The Porte was not able at the time to take active measures for the suppression of ‘Alī Bey, and the latter endeavoured to consolidate his dominions by sending expeditions against marauding tribes, both in north and south Egypt, reforming the finance, and improving the administration of justice. His son-in-law, Abu’l-Dhahab, was sent to subject the Hawwārah, who had occupied the land between Assuan and Assiut, and a force of 20,000 was sent to conquer Yemen. An officer named Ismā‘īl Bey was sent with 8000 to acquire the eastern shore of the Red Sea, and one named Ḥasan Bey to occupy Jidda. In six months the greater part of the Arabian peninsula was subject to ‘Alī Bey, and he appointed as sherīf of Mecca a cousin of his own, who bestowed on ‘Alī by an official proclamation the titles Sultan of Egypt and Khākān of the Two Seas. He then, in virtue of this authorization, struck coins in his own name (1185 A.H.) and ordered his name to be mentioned in public worship.

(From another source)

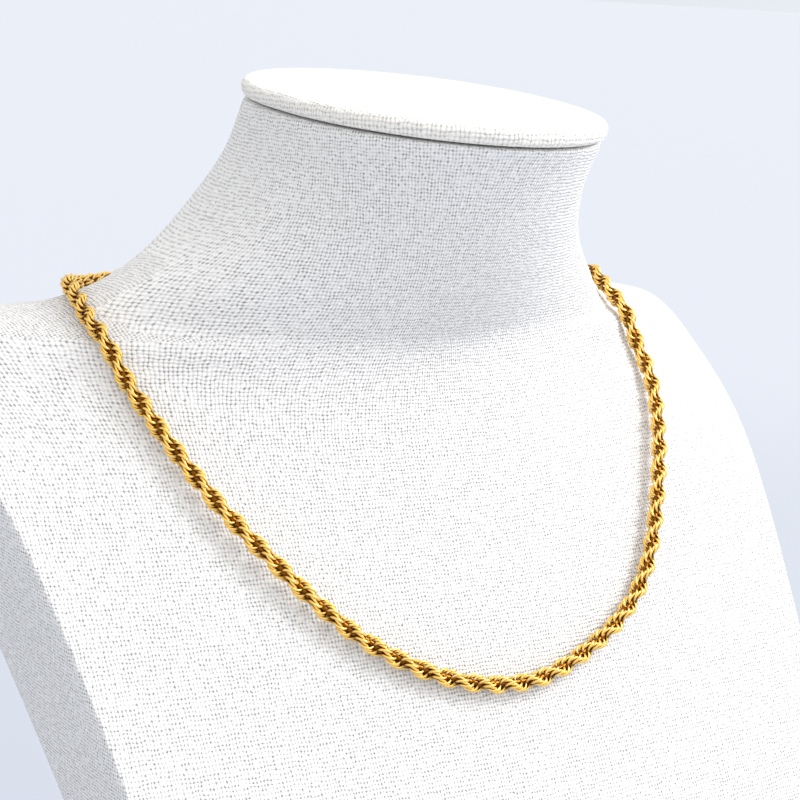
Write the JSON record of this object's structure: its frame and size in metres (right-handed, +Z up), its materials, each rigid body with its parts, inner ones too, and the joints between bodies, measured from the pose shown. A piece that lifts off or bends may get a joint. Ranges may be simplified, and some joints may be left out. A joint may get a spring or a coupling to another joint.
{
  "type": "rope chain on neck bust",
  "caption": "Twisted rope neck chain in polished yellow gold, closed by a barrel clasp at the nape and worn on a linen covered neck bust that stands on its flat base.",
  "frame": {"origin": "centre of the shoulders' width and of the bust's depth, on the flat base", "axes": "+Z up along the neck, -Y the way the bust faces, +X to the bust's left"},
  "size_m": [0.2122, 0.1539, 0.2625],
  "materials": {
    "gold": "polished",
    "linen": "matte"
  },
  "bodies": {
    "root": {"bust_form": "linen", "neck_cap": "linen", "rope_chain": "gold", "clasp": "gold"}
  },
  "joints": []
}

His next move turned out fatally. Abu’l-Dhahab was sent with a force of 30,000 men in the same year (a.d. 1771) to conquer Syria; and agents were sent to negotiate alliances with Venice and Russia. Abu’l-Dhahab’s progress through Palestine and Syria was triumphant. Reinforced by ‘Alī Bey’s ally Ẓāhir, he easily took the chief cities, ending with Damascus; but at this point he appears to have entered into secret negotiations with the Porte, by which he undertook to restore Egypt to Ottoman suzerainty. He then proceeded to evacuate Syria, and marched with all the forces he could collect to Upper Egypt, occupying Assiut in April 1772. Having collected some additional troops from the Bedouins, he marched on Cairo. Ismā‘īl Bey was sent by ‘Alī Bey with a force of 3000 to check his advance; but at Basātīn Ismā‘īl with his troops joined Abu’l-Dhahab. ‘Alī Bey intended at first to defend himself so long as possible in the citadel at Cairo; but receiving information to the effect that his friend Ẓāhir of Acre was still willing to give him refuge, he left Cairo for Syria (8th of April 1772), one day before the entrance of Abu’l-Dhahab.

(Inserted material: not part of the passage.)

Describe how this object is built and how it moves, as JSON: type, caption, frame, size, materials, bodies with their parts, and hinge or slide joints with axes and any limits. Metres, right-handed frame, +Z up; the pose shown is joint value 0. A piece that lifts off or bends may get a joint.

At Acre ‘Alī’s fortune seemed to be restored. A Russian vessel anchored outside the port, and, in accordance with the agreement which he had made with the Russian empire, he was supplied with stores and ammunition, and a force of 3000 Albanians. He sent one of his officers, ‘Alī Bey al-Ṭanṭāwī, to recover the Syrian towns evacuated by Abu’l-Dhahab, and now in the possession of the Porte. He himself took Jaffa and Gaza, the former of which he gave to his friend Ẓāhir of Acre. On the 1st of February 1773 he received information from Cairo that Abu’l-Dhahab had made himself Sheik al-Balad, and in that capacity was practising unheard-of extortions, which were making Egypt with one voice call for the return of ‘Alī Bey. He accordingly started for Egypt at the head of an army of 8000 men, and on the 19th of April met the army of Abu’l-Dhahab at Sālihia. ‘Alī’s forces were successful at the first engagement; but when the battle was renewed two days later he was deserted by some of his officers, and prevented by illness and wounds from himself taking the conduct of affairs. The result was a complete defeat for his army, after which he declined to leave his tent; he was captured after a brave resistance, and taken to Cairo, where he died seven days later.